Google won’t be able to compete with the attention lavished on Apple for the launch of the sixth-generation iPhone, but it did announce the notable milestone late tonight of half a billion device activations.
“Today is a big day for Android… 500 million devices activated globally, and over 1.3 million added every single day,” said Hugo Bara, Android’s director of product management, in a Google+ post. It’s not clear how many devices are replacing older ones, though.
Barra said in June at the Google I/O show that 400 million Android devices had been activated and that the rate was 1 million per day.

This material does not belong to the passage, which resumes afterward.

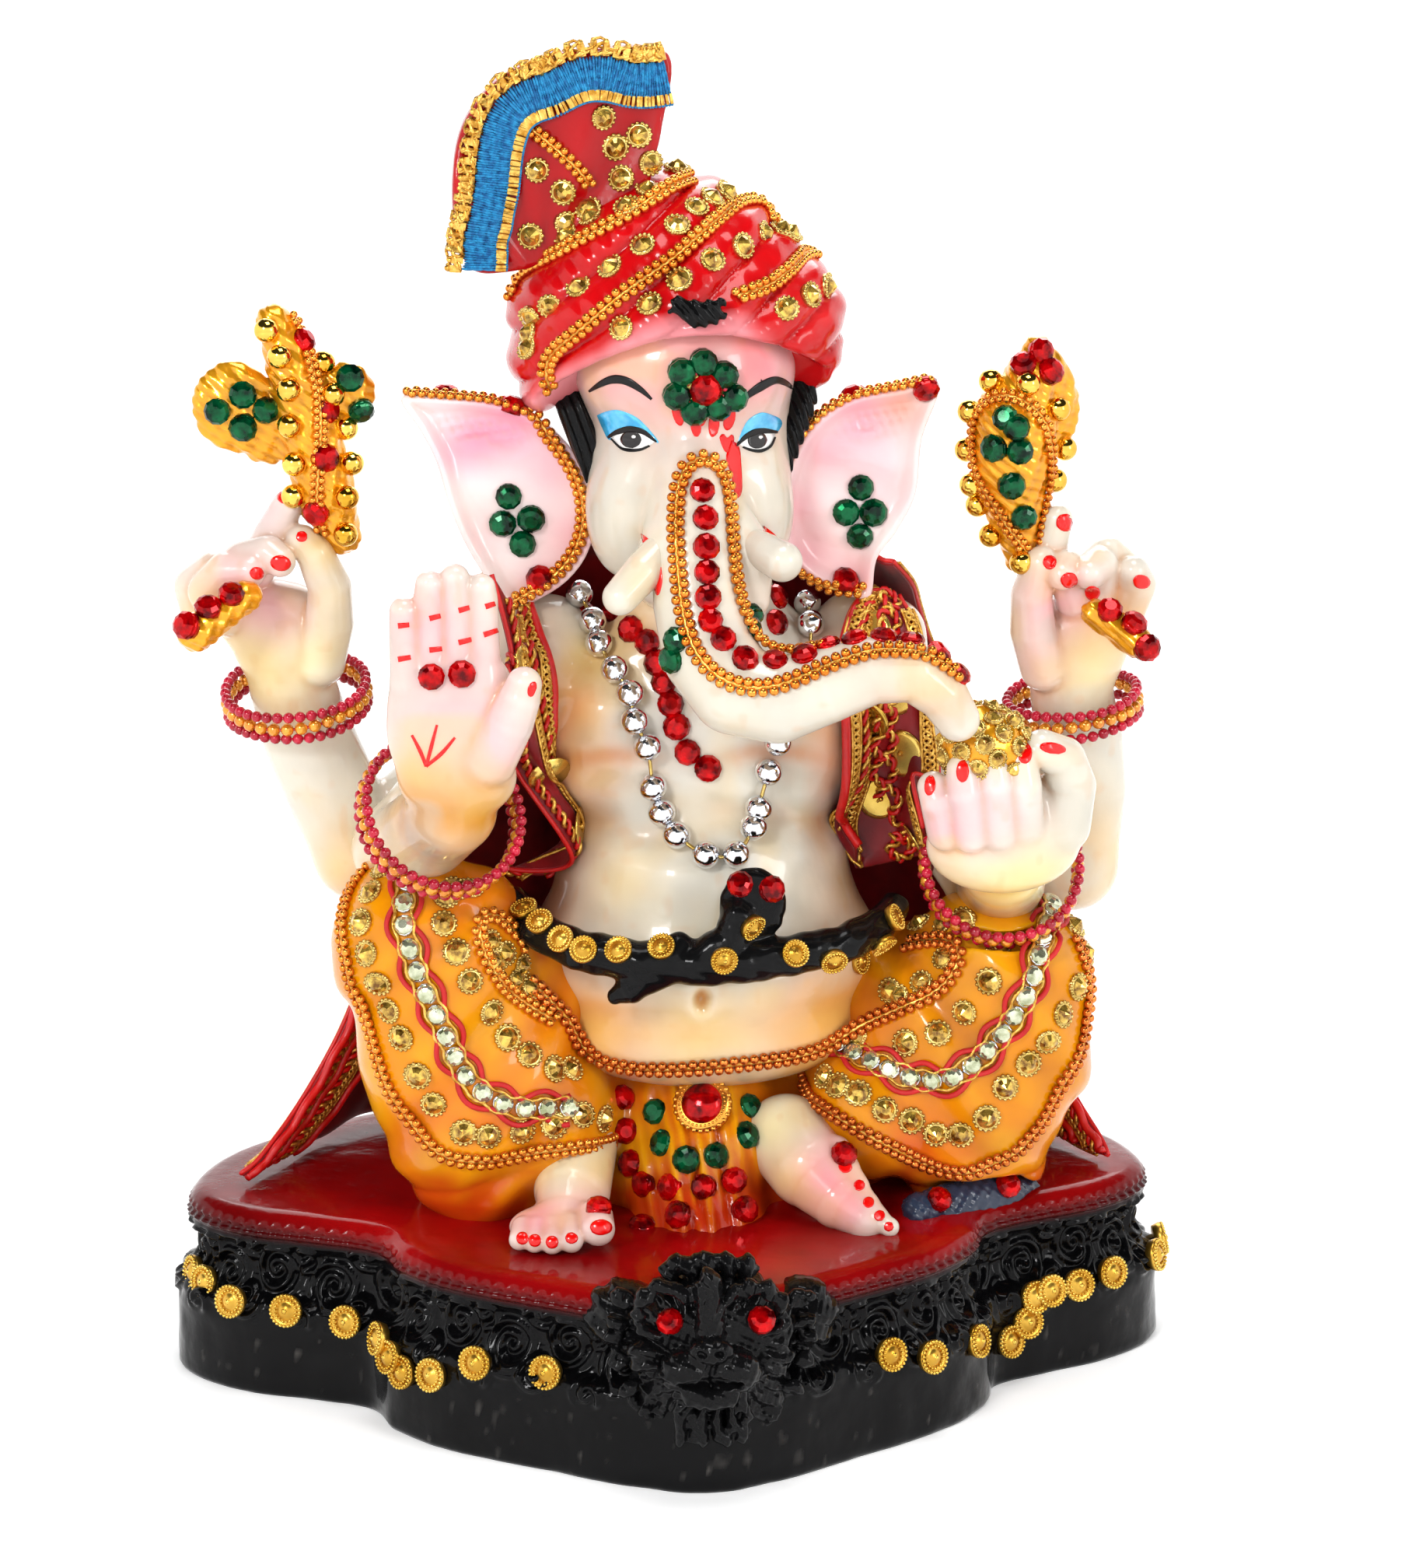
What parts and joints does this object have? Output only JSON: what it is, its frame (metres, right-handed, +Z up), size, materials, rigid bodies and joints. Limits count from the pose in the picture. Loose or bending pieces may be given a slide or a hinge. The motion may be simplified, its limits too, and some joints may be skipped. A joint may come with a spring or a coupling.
{
  "type": "seated elephant-headed prayer idol",
  "caption": "Seated elephant-headed prayer idol with four arms and a turban, glued gem and chain trims and a cloth shawl, on a lobed carved plinth.",
  "frame": {"origin": "centre of the plinth's footprint on the table, at the middle of the bounding box's bottom face", "axes": "+Z up, the figure faces -Y, the figure's right hand is towards -X"},
  "size_m": [0.2214, 0.155, 0.287],
  "materials": {
    "amber_resin": "glossy saffron lacquer over cast resin, orange-red in the creases",
    "ball_chain": "copper gold plated ball chain, polished",
    "black_resin": "deep glossy black lacquer over carved resin",
    "crystal_trim": "red braided thread with set crystals",
    "emerald_stone": "foil-backed faceted emerald acrylic stones",
    "gold_paint": "gold paint under clear coat",
    "gold_sequin": "bright gold discs with milled rim and domed centre",
    "gold_stone": "champagne faceted stones in gold plated dotted rims",
    "lace_trim": "blue braided yarn with gold metallic thread edge",
    "ruby_stone": "foil-backed faceted ruby acrylic stones",
    "seed_bead": "pearlised crimson and amber seed beads",
    "shawl_cloth": "dark red satin with gold braid and red piping",
    "silver_bead": "mirror-plated round beads",
    "skin_resin": "glossy clear-coated cast resin with airbrushed pink and amber shading",
    "slate_resin": "glossy slate blue lacquer",
    "turban_resin": "glossy red lacquer fading to pink white at the lower rim"
  },
  "bodies": {
    "figure": {"base_plinth": "black_resin", "foot_right": "skin_resin", "foot_left": "skin_resin", "turban": "turban_resin", "head": "skin_resin", "tusk_right": "skin_resin", "tusk_left": "skin_resin", "snake_belt": "black_resin", "torso": "skin_resin", "mouse": "slate_resin", "dhoti_legs": "amber_resin", "modak": "gold_paint", "front_arm_right": "skin_resin", "front_arm_left": "skin_resin", "rear_arm_right": "skin_resin", "rear_arm_left": "skin_resin", "axe": "gold_paint", "axe_handle": "gold_paint", "mace": "gold_paint", "mace_handle": "gold_paint", "ear_right": "skin_resin", "ear_left": "skin_resin", "turban_fan": "turban_resin", "fan_lace": "lace_trim", "forehead_flower": "emerald_stone", "medallion": "ruby_stone", "turban_chain_upper": "skin_resin", "turban_chain_middle": "skin_resin", "turban_chain_short": "skin_resin", "ear_right_chain": "ball_chain", "ear_left_chain": "ball_chain", "trunk_chain": "ball_chain", "waist_chain": "ball_chain", "dhoti_right_chain": "ball_chain", "dhoti_left_chain": "ball_chain", "dhoti_right_loop_chain": "ball_chain", "trunk_stone_row": "ruby_stone", "silver_bead_necklace": "silver_bead", "chest_stone_row": "ruby_stone", "turban_upper_stone_row": "gold_stone", "turban_lower_stone_row": "gold_stone", "dhoti_right_outer_stone_row": "gold_stone", "dhoti_right_inner_stone_row": "gold_stone", "dhoti_left_outer_stone_row": "gold_stone", "dhoti_left_inner_stone_row": "gold_stone", "dhoti_right_crystal_lace": "crystal_trim", "dhoti_left_crystal_lace": "crystal_trim", "belt_stone_row": "gold_sequin", "base_sequin_row_right": "gold_sequin", "base_sequin_row_left": "gold_sequin", "shawl_back": "shawl_cloth", "shawl_front_right": "shawl_cloth", "shawl_front_left": "shawl_cloth"},
    "bracelet_rear_right": {"bracelet_rear_right": "seed_bead"},
    "bracelet_rear_left": {"bracelet_rear_left": "seed_bead"},
    "bracelet_front_right": {"bracelet_front_right": "seed_bead"},
    "bracelet_front_left": {"bracelet_front_left": "seed_bead"}
  },
  "joints": [
    {"name": "bracelet_rear_right_turn", "type": "hinge", "parent": "figure", "child": "bracelet_rear_right", "pos_m": [-0.0819, 0.01895, 0.14804], "axis": [-0.0902, -0.2407, 0.9664], "continuous": true},
    {"name": "bracelet_rear_left_turn", "type": "hinge", "parent": "figure", "child": "bracelet_rear_left", "pos_m": [0.08652, 0.0194, 0.14208], "axis": [-0.1402, -0.1049, 0.9845], "continuous": true},
    {"name": "bracelet_front_right_turn", "type": "hinge", "parent": "figure", "child": "bracelet_front_right", "pos_m": [-0.05284, -0.01688, 0.13044], "axis": [0.3071, -0.7511, 0.5844], "continuous": true},
    {"name": "bracelet_front_left_turn", "type": "hinge", "parent": "figure", "child": "bracelet_front_left", "pos_m": [0.06673, -0.0088, 0.11387], "axis": [0.0049, -0.8462, 0.5328], "continuous": true}
  ]
}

He also noted that the Jelly Bean statue, which commemorates Android 4.1, is back on the Google sculpture gallery that shows off the various dessert-themed versions of the mobile operating system. The statue had to go back into the shop for repairs shortly after its debut.
Android 4.1 ships with the Galaxy Nexus, a smartphone made by Samsung, and the Nexus 7, a tablet made by Asus, but not on much else yet.
Indeed, the transition to Android 4.0 aka Ice Cream Sandwich is still grinding along slowly, with the earlier Android 2.3 aka Gingerbread still claiming 57 percent share of usage. Gingerbread is looking more and more like Windows XP: an operating system whose wide use means developers will have to support old technology for a long time. Ice Cream Sandwich has 20.9 percent of usage, now finally increasing steadily after months of little movement following its 2011 debut. Jelly Bean is at 1.2 percent, according to Google’s measurements.
Updated at 3:22 a.m. PT to correct that 20.9 percent of Android usage today is with Android 4.0, according to Google’s statistics.